Choosing-The-Right-Monologue-For-Your-Audition

Choosing the Right Monologue for Your Audition

Being able to choose the right piece of audition monologue is one of the most stressful parts of going to an audition. Often, big parts from big productions won’t do you too well in the context of a two-minute monologue in front of a casting director.

True, your monologue should fit well with the type of show or film you’re auditioning for, but for those times that you don’t know where you’re actually in for, how do you choose the right kind of monologue to wow your critical audience? Here are some tips to check out:

Choose material that fits you

Allow yourself to express your own personality. Take a monologue that showcases your strengths—after all, you want to impress the casting people. Monologues should also be age-appropriate—not as your actual age but the age of the character you’re supposed to be playing. Remember that in Hollywood, they usually cast older people as teenagers. Most of the cast of Pretty Little Liars, for instance, are in their 20s even though they had to play high-school girls.

Active monologues are always better

Telling a story or a memory is okay if you are reading to children in the library, but it is not exactly the best thing when it comes to auditioning for a role.  The Bay Area casting director Meryl Shaw shared, “Look for pieces where the action is going on right now, right here, and where the character has something at stake. Pieces where your character wants something from the scene partner or is having an in-the-moment discovery are the most dynamic.”

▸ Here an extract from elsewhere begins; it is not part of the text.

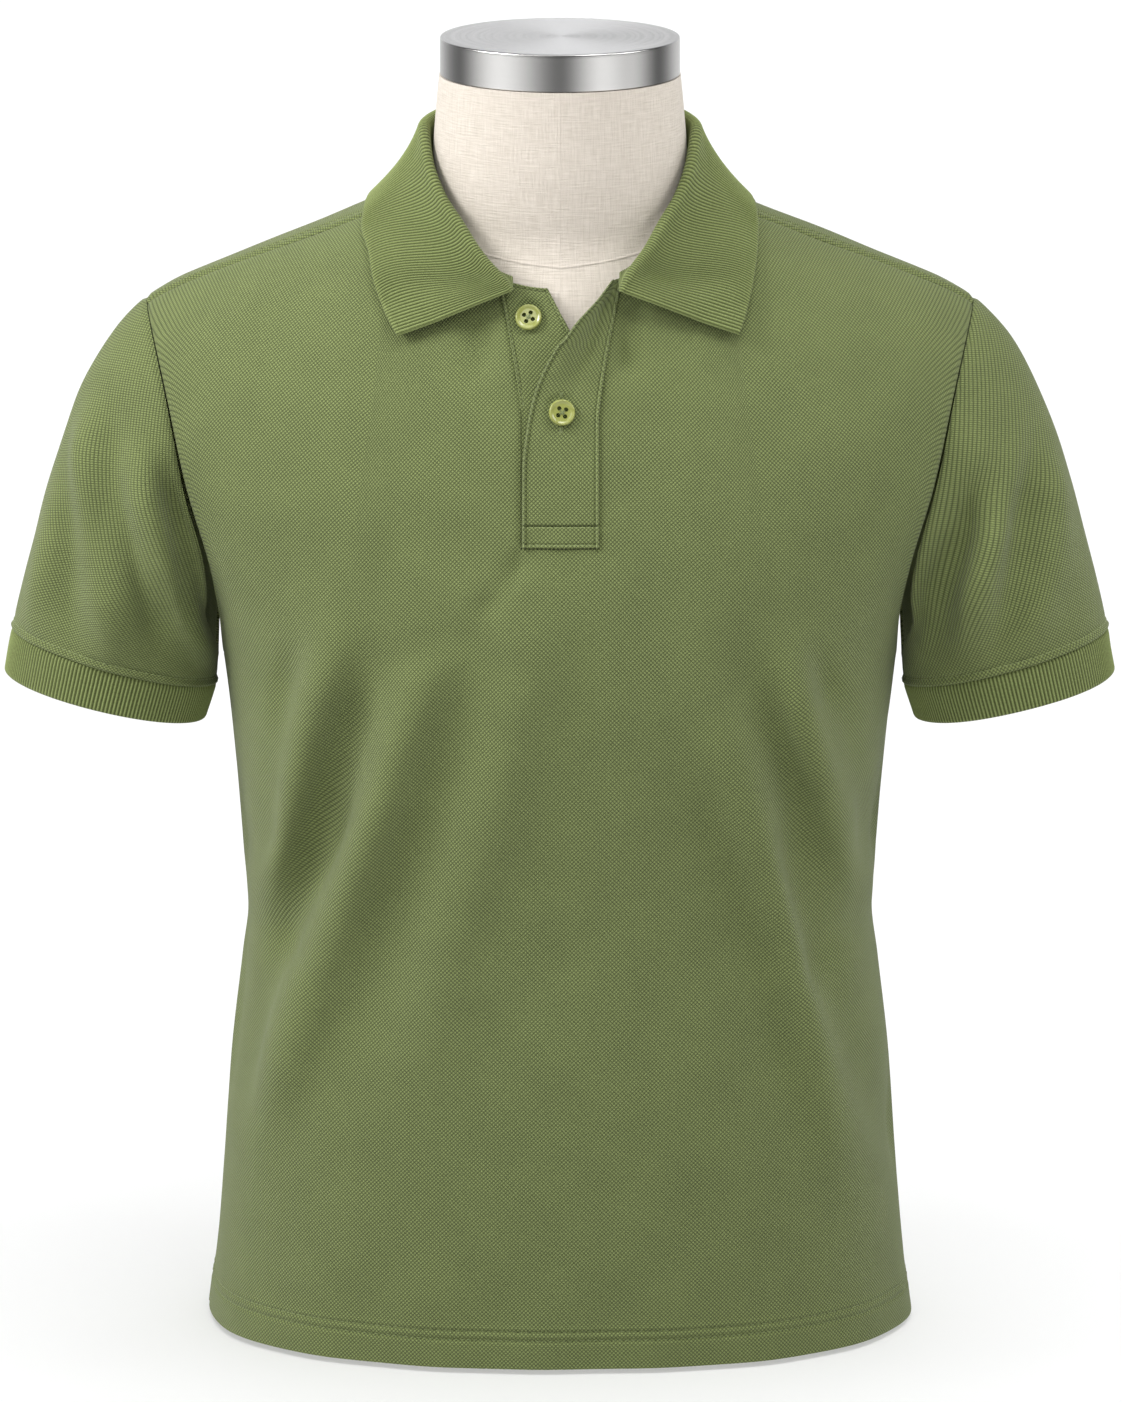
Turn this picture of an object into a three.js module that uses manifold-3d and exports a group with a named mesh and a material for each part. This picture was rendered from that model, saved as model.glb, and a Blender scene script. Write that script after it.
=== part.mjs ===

Don’t do experimental work

While it’s fun to audition using experimental material, it’s not the case for most auditions. Unless the casting call calls specifically for it, it is better to read for a typical character. This is because nonlinear, poetic monologue does not show your actual skillset or type or even what it is that makes you a good actor. Casting directors usually make their decisions depending on how you work with your text, so if you’re going “out there” for an audition, they will have to follow you without context, and that is no way to evaluate your work.

Showcase your acting, not anything else

Most people make the mistake of doing other things while auditioning, such as dancing or movement. While this is good for your versatility as an actor, your skillset is already on your resume and doing things at the audition other than what is required will only distract your casting directors. Don’t worry, if they need anything else from you, there will be separate auditions for that—for your singing, dancing, or any other skill that you might need. When reading a monologue, make sure that it emphasizes on your acting, if that’s what you’re auditioning for.

Previous performances are off-limits

“Using a piece from a production you’ve performed is challenging. You need to start all over again, and the monologue needs to become its own mini-play, as opposed to a moment in time in a larger arc.” Shaw shared. “I discourage this choice; it’s often hard to override the memory cells!”

Self-written monologues, stand-alone pieces, and non-dramatic literature are also off-limits

No matter how well you do with sonnets or performances that helped you win state speech in high school, they are likely not going to give your casting directors the information they will need to cast you for a role—specifically, are you a good a good enough actor to win the role?

It is a good idea to choose a well-written play to prepare yourself for an audition. No matter which one you choose, however, when it comes to reading for your casting director, it is a good idea that you know your material first before you take the mark on stage.

Only use dialect when called for

Maintaining an accent can be difficult, especially if you are not an expert in it. So if the role you’re auditioning for does not require you to speak in a dialect, it is better to steer clear away from it. Accents in general are not impressive, especially if you plan on doing a generic Southern one that doesn’t really have any connection to the real thing. Only do dialects for a second piece, and when you do, make sure that you have the right training for it to perform accurately.

Keep sex, violence, and offensive language out

An audition is essentially a job interview, so a casting director most likely does not know anything about you other than your audition. A piece with a lot of sex, violence, and offensive language is considered to be in bad taste in auditions, and what they learn about you, they can learn by the monologue you present them with.